Here's one way that Gravity, AOL's latest technology acquisition, could help the entire Web video industry: fix discovery.
The difficulty in finding Web video content, particularly in a world where YouTube gets 100 hours of content uploaded every minute, is a common refrain in the video space. That challenge is coupled with the fact that most Web publishers can only promote so many shows (if they promote them at all).
AOL has made originals a priority—which has led to some solid successes, but no breakout hits. Gravity—which promises to surface more relevant content and ads to Web consumers based on their interests, not just what they recently clicked on—could help.

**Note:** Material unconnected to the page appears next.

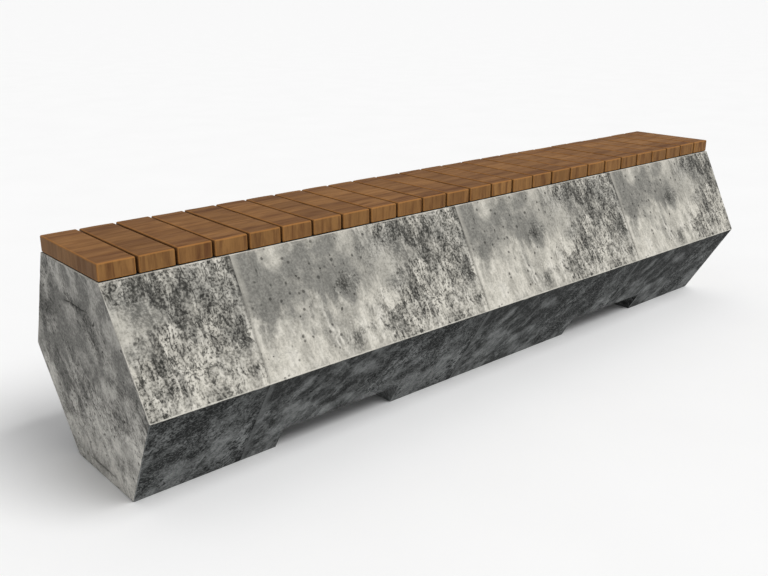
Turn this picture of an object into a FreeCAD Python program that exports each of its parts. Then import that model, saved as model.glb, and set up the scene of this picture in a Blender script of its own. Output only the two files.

"It allows us to surgically promote Web shows, instead of, 'we’re going to promote all 10 of these in front of everybody all the time," said Luke Beatty, AOL's brand group head of product.
As Beatty explained, sites like AOL have to do a lot of blunt mass market programming, meaning that some content gets the shaft while other content gets promoted to the wrong people. "Everybody gets the same page at AOL.com, right?" he said. "That is insane. We gotta get away from that. Gravity is more about passive discovery."
For example, recent MapQuest users searching for directions to Nashville might see content about Nashville restaurants the next time they visit AOL.com. The same for Denver locals who may have recently logged onto HuffPost Denver.
But perhaps the bigger impact might be felt in surfacing original shows, like City Ballet. Instead of promoting that show to everybody, including every dance-reviling guy logging onto AOL to check out his fantasy stats, AOL could theoretically push the Sarah Jessica Parker produced shows to ballet fans—not just people who "state" they are ballet fans by visiting ballet sites.
Could Gravity help AOL's competitors make video discovery better? Yes, said Beatty.
"We're sensitive about people data, and we're going to be vigilant about that," he said. "But the personalization gets better as the network gets [bigger] and better. We want to work with lots of publishers."
And advertisers. Gravity should deliver users more relevant ad experiences, particularly native ads—since those ads are generally designed to behave like content. Plus, according to Beatty, AOL may eventually sell Gravity data to advertisers for intelligence or even targeting purposes.
In the meantime, existing AOL advertisers may find Gravity helps them up their game. "If you think about it, AOL works with every major advertiser," said Gravity CEO Amit Kapur. "We think they’ll craft better ads as they understand what their audiences care about. And then we'll make sure the right people see those ads."